True 1st respondent could have been an employee and agent of 3rd and 4th respondent but I don’t think by that reason alone he can be said to have been impartial. There was nothing shown to indicate that he was biased in favour of the 2nd respondent.

The application stated that they and their agents walked away from the election venue. In essence they never participated in the election. They were not therefore present to verity the results and sign them. They were not refused to be present. They left on their own accord and they cannot therefore cry foul about not verifying and signing the results or inspecting the ballot boxes before the poll was taken. They were simply not there to do these things.

In Para. 9 of the supporting affidavit it is deponed that the registered voter for the center are only 29 but those who voted were 117.

However in Para.17 of the same affidavit it is deponed that there are 500 registered voters in the constituency and 138 voted. The respondents have annexed the master register of the center showing the registered voters. There is no other document to contradict that master register.

Lastly it was alleged that some of the voters were from Nyankoba Tea Factory. There was nothing to prove that. The 2nd respondent was said to have been an employee of that factory up to 1991. That is 13 years ago.

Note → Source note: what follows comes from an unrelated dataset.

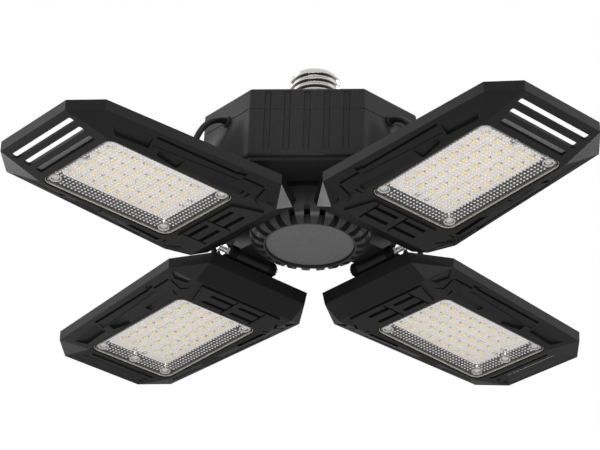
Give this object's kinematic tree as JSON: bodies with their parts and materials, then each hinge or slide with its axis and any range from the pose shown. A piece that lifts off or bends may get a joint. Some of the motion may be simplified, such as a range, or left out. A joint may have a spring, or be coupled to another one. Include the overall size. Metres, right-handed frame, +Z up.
{
  "type": "folding panel ceiling light",
  "caption": "Screw-in ceiling light with a driver housing over a slotted hub and flat LED panels that tilt on bolted hinges.",
  "frame": {"origin": "centre of the screw base's plain skirt at its lower end, where it meets the neck", "axes": "+Z up along the lamp's axis, out of the screw base; +X to the right and +Y away in the picture; the panels point along the diagonals, numbered counter-clockwise seen from above from the one between +X and +Y"},
  "size_m": [0.274, 0.2738, 0.1185],
  "materials": {
    "plated_steel": "bright nickel plating",
    "insulator": "pale moulded insulator",
    "contact_metal": "bright",
    "black_plastic": "satin, finely textured",
    "black_rubber": "matt",
    "circuit_board": "board with mounted components",
    "black_screws": "black oxide",
    "clear_lens": "clear sheet moulded with a fine cell pattern",
    "silicone": "tan silicone",
    "white_board": "white solder mask on aluminium",
    "led_phosphor": "warm yellow phosphor, unlit",
    "bare_aluminium": "bare die casting",
    "steel_fasteners": "zinc plated",
    "black_steel": "black powder coat"
  },
  "bodies": {
    "lamp_body": {"screw_shell": "plated_steel", "base_insulator": "insulator", "centre_contact": "contact_metal", "housing_cover": "black_plastic", "housing_case": "black_plastic", "housing_base": "black_plastic", "driver_board": "circuit_board", "hub": "black_plastic", "hub_cap": "black_plastic", "lead_grommets": "black_rubber", "housing_screws": "black_screws", "lead_1": "black_rubber", "lead_2": "black_rubber", "lead_3": "black_rubber", "lead_4": "black_rubber"},
    "panel_1": {"panel_frame_1": "black_plastic", "lens_1": "clear_lens", "gasket_1": "silicone", "led_board_1": "white_board", "leds_1": "led_phosphor", "heat_sink_1": "bare_aluminium", "panel_screws_1": "steel_fasteners", "hinge_bracket_1": "black_steel", "hinge_bolt_1": "steel_fasteners", "hinge_nut_1": "steel_fasteners", "lead_gland_1": "black_plastic"},
    "panel_2": {"panel_frame_2": "black_plastic", "lens_2": "clear_lens", "gasket_2": "silicone", "led_board_2": "white_board", "leds_2": "led_phosphor", "heat_sink_2": "bare_aluminium", "panel_screws_2": "steel_fasteners", "hinge_bracket_2": "black_steel", "hinge_bolt_2": "steel_fasteners", "hinge_nut_2": "steel_fasteners", "lead_gland_2": "black_plastic"},
    "panel_3": {"panel_frame_3": "black_plastic", "lens_3": "clear_lens", "gasket_3": "silicone", "led_board_3": "white_board", "leds_3": "led_phosphor", "heat_sink_3": "bare_aluminium", "panel_screws_3": "steel_fasteners", "hinge_bracket_3": "black_steel", "hinge_bolt_3": "steel_fasteners", "hinge_nut_3": "steel_fasteners", "lead_gland_3": "black_plastic"},
    "panel_4": {"panel_frame_4": "black_plastic", "lens_4": "clear_lens", "gasket_4": "silicone", "led_board_4": "white_board", "leds_4": "led_phosphor", "heat_sink_4": "bare_aluminium", "panel_screws_4": "steel_fasteners", "hinge_bracket_4": "black_steel", "hinge_bolt_4": "steel_fasteners", "hinge_nut_4": "steel_fasteners", "lead_gland_4": "black_plastic"}
  },
  "joints": [
    {"name": "panel_1_tilt", "type": "hinge", "parent": "lamp_body", "child": "panel_1", "pos_m": [0.02772, 0.02772, -0.0732], "axis": [0.7071, -0.7071, 0], "range_deg": [-38, 17], "deforming": ["lead_1"]},
    {"name": "panel_2_tilt", "type": "hinge", "parent": "lamp_body", "child": "panel_2", "pos_m": [-0.02772, 0.02772, -0.0732], "axis": [0.7071, 0.7071, 0], "range_deg": [-38, 17], "deforming": ["lead_2"]},
    {"name": "panel_3_tilt", "type": "hinge", "parent": "lamp_body", "child": "panel_3", "pos_m": [-0.02772, -0.02772, -0.0732], "axis": [-0.7071, 0.7071, 0], "range_deg": [-40, 15], "deforming": ["lead_3"]},
    {"name": "panel_4_tilt", "type": "hinge", "parent": "lamp_body", "child": "panel_4", "pos_m": [0.02772, -0.02772, -0.0732], "axis": [-0.7071, -0.7071, 0], "range_deg": [-44, 11], "deforming": ["lead_4"]}
  ]
}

Court was not told which section in the Tea Act or paragraph in the Articles of Association which bars the 2nd respondent from seeking to be elected as a director of the 3rd respondent. There was just a blanket submissions that he should not be a candidate.

All in all I find that the application has no merit and the same is dismissed with costs.

KABURU BAUNI

JUDGE

21/5/04

Mr. Lebu for Applicants.

Mr. Nyauntu for Nyatundo for Respondents.